STATED TASK → List all lines of the data that include the string "with".

RECORDED INFORMATION →
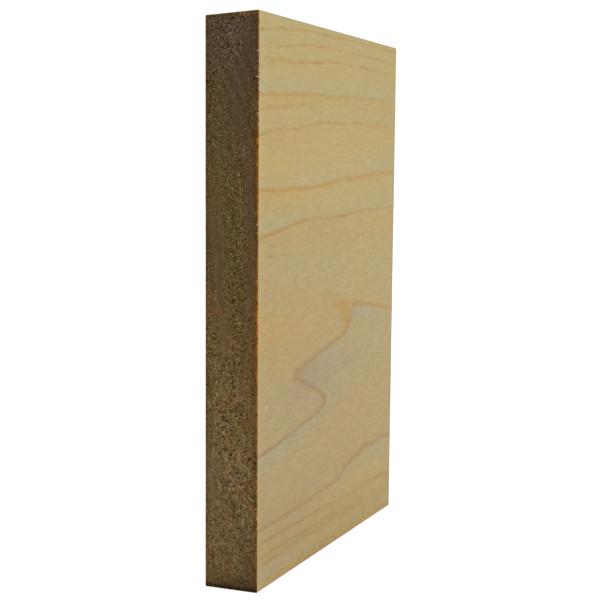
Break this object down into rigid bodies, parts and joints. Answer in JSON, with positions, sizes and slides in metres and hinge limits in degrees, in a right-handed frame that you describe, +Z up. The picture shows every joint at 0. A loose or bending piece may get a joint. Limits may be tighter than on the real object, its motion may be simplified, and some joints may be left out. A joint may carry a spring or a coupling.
{
  "type": "skirting board",
  "caption": "Short length of square-edged solid hardwood skirting board, planed smooth, with eased arrises and square-cut ends.",
  "frame": {"origin": "middle of the floor edge, which is the bottom of the board", "axes": "+X along the wall, +Y from the room into the wall, +Z up the wall; the show face looks towards -Y"},
  "size_m": [0.1, 0.014, 0.14],
  "materials": {
    "bare_wood": "planed smooth, unfinished, with saw-cut end grain"
  },
  "bodies": {
    "root": {"skirting_board": "bare_wood"}
  },
  "joints": []
}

SOLUTION TO THIS PROBLEM →
Break this object down into rigid bodies, parts and joints. Answer in JSON, with positions, sizes and slides in metres and hinge limits in degrees, in a right-handed frame that you describe, +Z up. The picture shows every joint at 0. A loose or bending piece may get a joint. Limits may be tighter than on the real object, its motion may be simplified, and some joints may be left out. A joint may carry a spring or a coupling.
  "caption": "Short length of square-edged solid hardwood skirting board, planed smooth, with eased arrises and square-cut ends.",
    "bare_wood": "planed smooth, unfinished, with saw-cut end grain"